Comic Performance, Formal Experimentation
The four plays that Corneille the six years that followed L’Illusion Comique—the tragicomedy Le Cid (1637), the Roman political tragedies Horace (1640) and Cinna (1641), and the Christian martyrdom tragedy Polyeucte (1642)— are known collectively as the ‘tetralogy’ and hold a special place in the French theatrical canon, traditionally taught in schools and performed in theatres to the near exclusion of Corneille’s other plays. Since the revitalization of L’Illusion Comique in performance in the mid-twentieth century, however, increasing attention has been paid to Corneille’s early work, the large part of which are comedies. In these plays scholars have found patterns of comic structure and moments of theatrical experimentation that perhaps culminate in L’Illusion Comique, and which continue to inform Corneille’s later work.

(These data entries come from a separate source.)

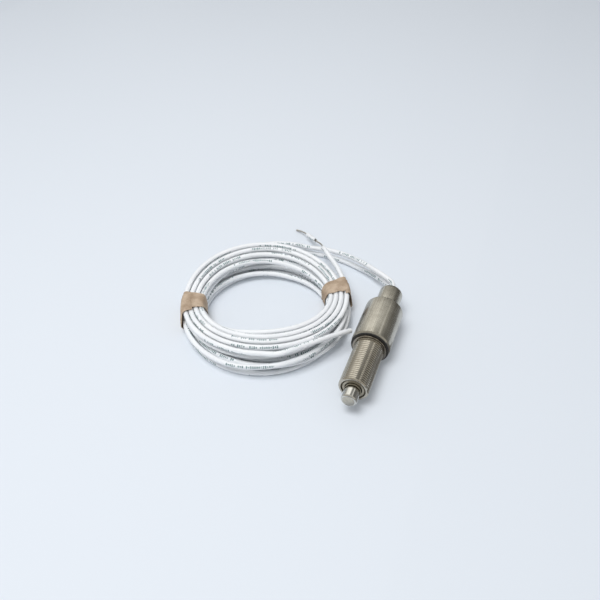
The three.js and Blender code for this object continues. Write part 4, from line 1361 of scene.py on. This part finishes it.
kraft = Finish("kraft_paper")
fibres = kraft.noise(FIBRE_SCALE, where=kraft.place(FIBRE_STRETCH))
stain = kraft.step(kraft.noise(STAIN_SCALE, 4.0), 0.36, 0.64)
creases = kraft.noise(CREASE_SCALE, 4.0, 0.7)
kraft.colour(kraft.between(stain * STAIN_SHARE + fibres * FIBRE_SHARE, *KRAFT_SHADES))
kraft.roughness(0.68 + 0.2 * fibres)
kraft.relief(creases * 0.8 + fibres * 0.2, CREASE_DEPTH, 0.5)

# Name, CAD node, angle of the tie, which way the wraps move, width and tail in mm, seed of the creases
BANDS = [
    ("paper_band_left", "tape_band_left", LEFT_TIE, 1, 12.0, 5.0, 3),
    ("paper_band_right", "tape_band_right", RIGHT_TIE, -1, 9.5, 2.0, 8),
]
for name, node, *shape in BANDS:
    band = band_strip(name, *shape)
    fit_piece(band, kraft, node)
    print(name, "faces", len(band.data.polygons))


# %% [markdown]
# ## The pieces inside
#
# The pieces that the housing hides keep their CAD shapes. Each still gets a finish of its own kind, so
# that the part can be opened or cut away later and look right.

# %% Inner finishes
GRAIN, GRAIN_RELIEF, GRAIN_RISE = (500.0, 0.35, 0.7), (0.00001, 0.3), 0.15
# Slot, name of the finish, light shade, dark shade, roughness, metallic
INNER_FINISHES = [
    ("ceramic", "white_ceramic", (0.82, 0.80, 0.75), (0.70, 0.68, 0.62), 0.5, 0.0),
    ("tungsten", "electrode_metal", (0.46, 0.44, 0.43), (0.30, 0.29, 0.28), 0.35, 1.0),
    ("spring_steel", "spring_steel", (0.60, 0.61, 0.63), (0.45, 0.45, 0.47), 0.25, 1.0),
    ("fibre", "tan_fibre", (0.44, 0.30, 0.17), (0.32, 0.21, 0.11), 0.75, 0.0),
    ("fluoropolymer", "white_liner", (0.85, 0.86, 0.85), (0.76, 0.77, 0.75), 0.5, 0.0),
    ("lead_jacket", "entry_jacket", (0.85, 0.86, 0.87), (0.78, 0.79, 0.80), 0.35, 0.0),
]
inner_finishes = {"tinned_copper": tinned, "seal_rubber": black_rubber}
for slot, name, light, dark, rough, metal in INNER_FINISHES:
    inner_finishes[slot] = speckled(
        name, light, dark, GRAIN, (rough, GRAIN_RISE), GRAIN_RELIEF, detail=4.0, metal=metal
    )
glass = Finish("envelope_glass", Roughness=0.03, Transmission_Weight=1.0, IOR=1.46)
glass.colour(glass.between(glass.noise(300.0, 2.0), (0.95, 0.97, 0.97), (0.90, 0.93, 0.93)))
inner_finishes["glass"] = glass

slots = {row["node"]: row["material_slot"] for row in frame["record"]["subparts"]}
inside = [(node, piece) for node, piece in frame["nodes"].items() if not piece.hide_render]
for node, piece in inside:
    inner_finishes[slots[node]].paint(piece)
print("CAD pieces kept inside:", len(inside))
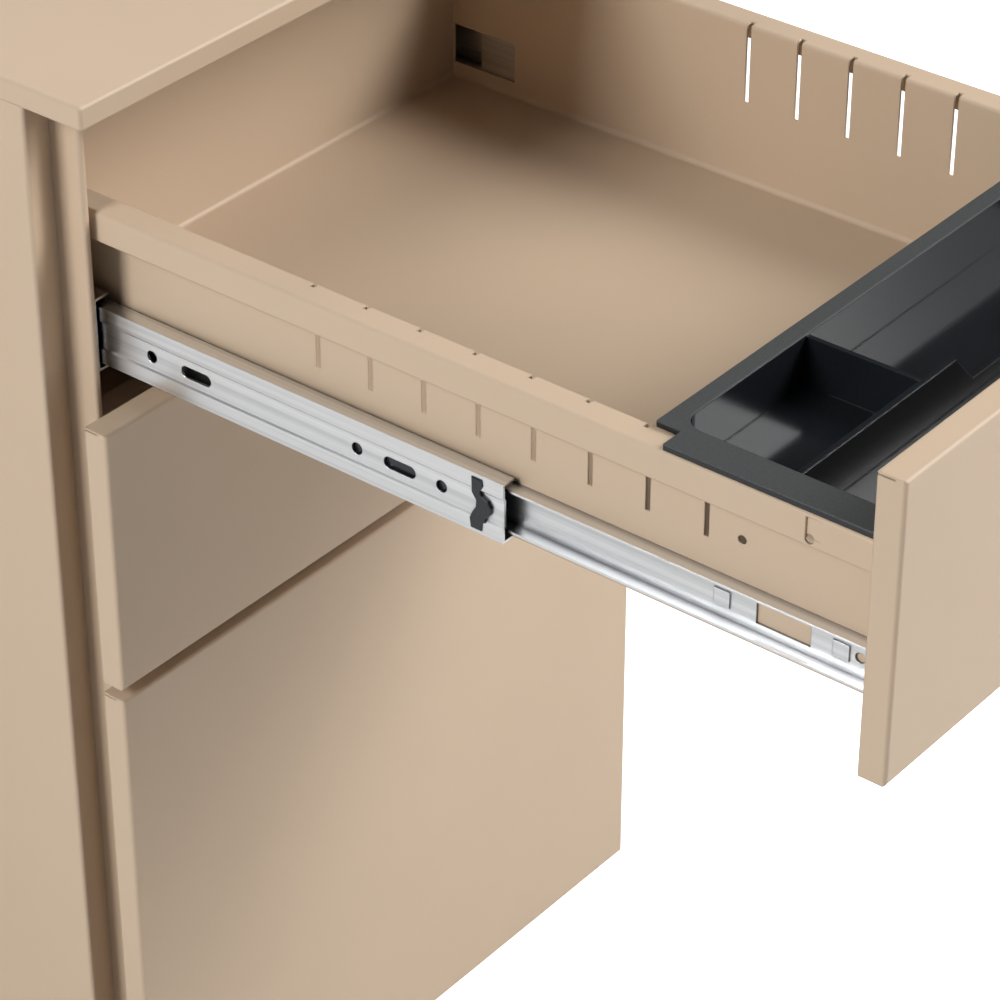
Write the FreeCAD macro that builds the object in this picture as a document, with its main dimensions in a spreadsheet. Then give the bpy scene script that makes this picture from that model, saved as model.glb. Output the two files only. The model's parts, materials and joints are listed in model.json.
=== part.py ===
import FreeCAD, Part
import itertools
import math
import os
import Sketcher

# Steel filing cabinet with two shallow drawers over one deep filing drawer.
# Every size below is written for a cabinet that stands with the face of its closed
# drawer fronts in the plane Y = 0, its depth towards +Y, its middle at X = 0 and the
# floor at Z = 0.  Placements then move each piece into the object's own frame, whose
# origin is on the floor under the middle of the whole object, top drawer open.

Vector = FreeCAD.Vector
doc = FreeCAD.newDocument("filing_cabinet")
table = doc.addObject("Spreadsheet::Sheet", "sizes")
row_numbers = itertools.count(1)


# ---------------------------------------------------------------- sizes and formulas

class Size:
    """A number of millimetres together with the spreadsheet formula that gives it."""

    def __init__(self, number, formula):
        self.number = number
        self.formula = formula

    def __add__(self, other):
        other = as_size(other)
        return Size(self.number + other.number, f"({self.formula} + {other.formula})")

    def __sub__(self, other):
        other = as_size(other)
        return Size(self.number - other.number, f"({self.formula} - {other.formula})")

    def __mul__(self, other):
        other = as_size(other)
        return Size(self.number * other.number, f"({self.formula} * {other.formula})")

    def __truediv__(self, other):
        other = as_size(other)
        return Size(self.number / other.number, f"({self.formula} / {other.formula})")

    def __neg__(self):
        return Size(-self.number, f"(0 - {self.formula})")

    def __rsub__(self, other):
        return as_size(other) - self

    __radd__ = __add__
    __rmul__ = __mul__


def as_size(value):
    """Turns a plain number into a Size, and leaves a Size as it is."""
    if isinstance(value, Size):
        return value
    return Size(float(value), f"({float(value)})")


def size(alias, number, meaning):
    """Writes one driving size into the spreadsheet and returns it."""
    row = next(row_numbers)
    table.set(f"A{row}", meaning)
    table.set(f"B{row}", str(number))
    table.setAlias(f"B{row}", alias)
    return Size(float(number), f"sizes.{alias}")


# The carcass.
cabinet_width = size("cabinet_width", 400, "width over the side panels")
cabinet_depth = size("cabinet_depth", 560, "drawer fronts' face to the back of the back panel")
cabinet_height = size("cabinet_height", 700, "floor to the top")
gauge = size("gauge", 1.0, "thickness of all sheet steel")
bend = size("bend", 1.8, "outer radius of a sheet's bends")
assembly_gap = size("assembly_gap", 0.1, "play between carcass pieces that slot together")
foot_height = size("foot_height", 25, "floor to the underside of the carcass")
top_rim = size("top_rim", 11, "height of the top panel's folded rim")
top_setback = size("top_setback", 1.7, "top panel's front edge behind the drawer fronts' face")
grip_inset = size("grip_inset", 19, "depth of the finger grip beside the drawer fronts")
grip_front = size("grip_front", 36.8, "drawer fronts' face to the side panel's front edge")
grip_root = size("grip_root", 41.7, "drawer fronts' face to the root of the finger grip")
post_front = size("post_front", 23.5, "drawer fronts' face to the front edge of the grip's post")
post_lip = size("post_lip", 3.1, "width of the lip folded in at the post's front edge")
rear_return = size("rear_return", 18, "width of the side panels' rear return")
base_upturn = size("base_upturn", 15, "height of the base panel's upturned edges")
base_front = size("base_front", 44, "drawer fronts' face to the front edge of the base panel")
rail_front = size("rail_front", 26, "drawer fronts' face to the front of the cross rails")
rail_depth = size("rail_depth", 14, "depth of the cross rails")
rail_height = size("rail_height", 15, "height of the cross rails")
rail_setdown = size("rail_setdown", 12, "top of a cross rail below the top of the front it hides behind")
upright_width = size("upright_width", 26, "width of the slide uprights")
front_upright = size("front_upright", 46, "drawer fronts' face to the front uprights")
rear_upright = size("rear_upright", 54, "back of the rear uprights in front of the cabinet's back")

# The drawer fronts and boxes.
small_front = size("small_front", 143, "height of the two shallow drawer fronts")
front_gap = size("front_gap", 6, "gap between drawer fronts")
front_clear = size("front_clear", 16.6, "cabinet's top to the top of the top drawer's front")
skirt_height = size("skirt_height", 43.4, "floor to the bottom edge of the lowest front")
front_depth = size("front_depth", 12.9, "depth of a drawer front over its returns")
seam_slit = size("seam_slit", 0.7, "open seam between a front's top and side returns")
seam_start = size("seam_start", 5, "drawer front's face to the start of that seam")
liner_gap = size("liner_gap", 0.2, "play of the liner inside a drawer front's returns")
floor_rise = size("floor_rise", 4.8, "front's bottom edge to the drawer's floor")
rim_drop = size("rim_drop", 52.2, "front's top edge down to the drawer box's rim")
rim_lip = size("rim_lip", 15, "depth of the lip that hangs from the rim")
rim_width = size("rim_width", 13.5, "drawer box's outer face to the rim's outer edge")
rim_clearance = size("rim_clearance", 1.0, "rim to the uprights it passes")
box_rear_clear = size("box_rear_clear", 45.6, "drawer box's rear to the cabinet's back")
divider_slots = size("divider_slots", 8, "number of divider slots in each side wall")
slot_first = size("slot_first", 117, "drawer front's face to the first divider slot")
slot_pitch = size("slot_pitch", 29.9, "distance between divider slots")
slot_width = size("slot_width", 2.4, "width of a divider slot")
slot_depth = size("slot_depth", 42.3, "depth of a divider slot below the rim")
slot_notch = size("slot_notch", 4, "how far a divider slot cuts into the rim")
window_length = size("window_length", 40, "length of the window at the rear of each side wall")
window_height = size("window_height", 22, "height of that window")
stud_hole = size("stud_hole", 2.1, "radius of the small holes in the side walls")
stud_behind = size("stud_behind", 99.2, "drawer front's face to the hole in a side wall")
stud_drop = size("stud_drop", 21.5, "rim's hanging lip down to the hole in a side wall")
tab_behind = size("tab_behind", 60.5, "drawer front's face to the rear edge of the lip's lanced tab")
tab_length = size("tab_length", 7.5, "length of the lanced tab")
tab_rise = size("tab_rise", 3.7, "lip's lower edge to the lanced tab")
tab_hole_inset = size("tab_hole_inset", 2, "lanced tab's rear edge to the hole below it")
tab_hole_rise = size("tab_hole_rise", 3, "lip's lower edge to the hole below the tab")
wall_corner = size("wall_corner", 2.5, "inner radius between a drawer's floor and its walls")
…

Claire Carlin, in her 1998 study Pierre Corneille Revisited, takes as her starting point Northrop Frye’s thesis about comedy, which proposes that the comic story is one of renewal in which young lovers overcome obstacles and are accepted into society. Carlin argues for the importance of performance in this model, in that the ultimate success or failure of the comic heroes depends on their reception by the community, which serves as their audience. She writes that “Corneille’s comic protagonists are creators of illusions that can be labeled either positive or negative [by their audience] in terms of their social impact;” as such, a Cornelian hero must be “actor, director, and dramatist in a play of his or her invention,” performing his or her worth to society in a drive for recognition and integration. There are connections here with the use of performance and illusion in L’Illusion Comique both by the characters within the illusion scenes and by Alcandre in the broader framework of the play. Carlin charts the progression of this structure through Corneille’s early works, many of which involve deceptions and elaborate ruses that lead to punishment when their overall effect is destructive, but are tolerated or even celebrated when resulting in an appropriate marriage. In broad terms, role-playing done well is a virtue for Corneille. In L’Illusion Comique, Clindor is a consummate role-player who successfully performs a variety of identities: he works as a servant while making claims to nobility, yet actual comes from a bourgeois background; he acts as Matamore’s messenger to Isabelle while he woos her himself, yet claims actually to love Lise; and he fittingly becomes an actor, a professional player of roles whose talent is celebrated by society. Conversely, the inability to play a role convincingly— Matamore’s transparent pretensions to grandeur, for example—might be justly ridiculed. But the plays tend to avoid overt didacticism; rather, it falls to the audience in the theatre to pass judgment on the characters’ “performances.”
For Carlin, the question of role-playing will remain crucial for the rest of Corneille’s works. In the famous tragicomedy Le Cid, for example, the two young lovers Rodrigue and Chimène are forced by a family quarrel to defend their gloire, their reputation in society, against each other. Despite their intimate relationship, this must take place in the public sphere, with the characters performing their honor in disputes and duels for the watchful eyes of a judging king, court, and, by extension, audience.
The early plays are also fascinating for their innovations in form. Carlin notes that, while Corneille wrote the standard French alexandrines, there is a great variety of tone within his verse, especially in the comedies. Felicia Londré recounts other experimental features of Corneille’s early comedies. With Mélite (1629), his first play, Corneille attempts to write a comedy without resorting to stock characters modeled on commedia. In La Veuve (1632), characters “perform” asides, soliloquizing with the intention that they be overheard. La Galerie du Palais (1633) transposes a pair of lovers who would have been at home in a traditional pastoral comedy into an urban setting, creating a comment both on the inherited genre and the vicissitudes of romance in the city. Such formal experimentation seems to reach its pinnacle in L’Illusion Comique; Corneille famously calls the play a “strange monster” that contains a prologue, an incomplete and problematic comedy, and a tragedy, and yet manages on the whole to be a comedy. Corneille would continue to experiment in genre and form despite the increasing influence of neo-classicism; his oeuvre contains not only tragedies and comedies, but also several more works of hybrid genres: tragicomedies, spectacular ‘machine plays,’ and heroic comedies. Nowhere, though, is his elastic approach to genre and his willingness to defy convention as present as in L’Illusion Comique.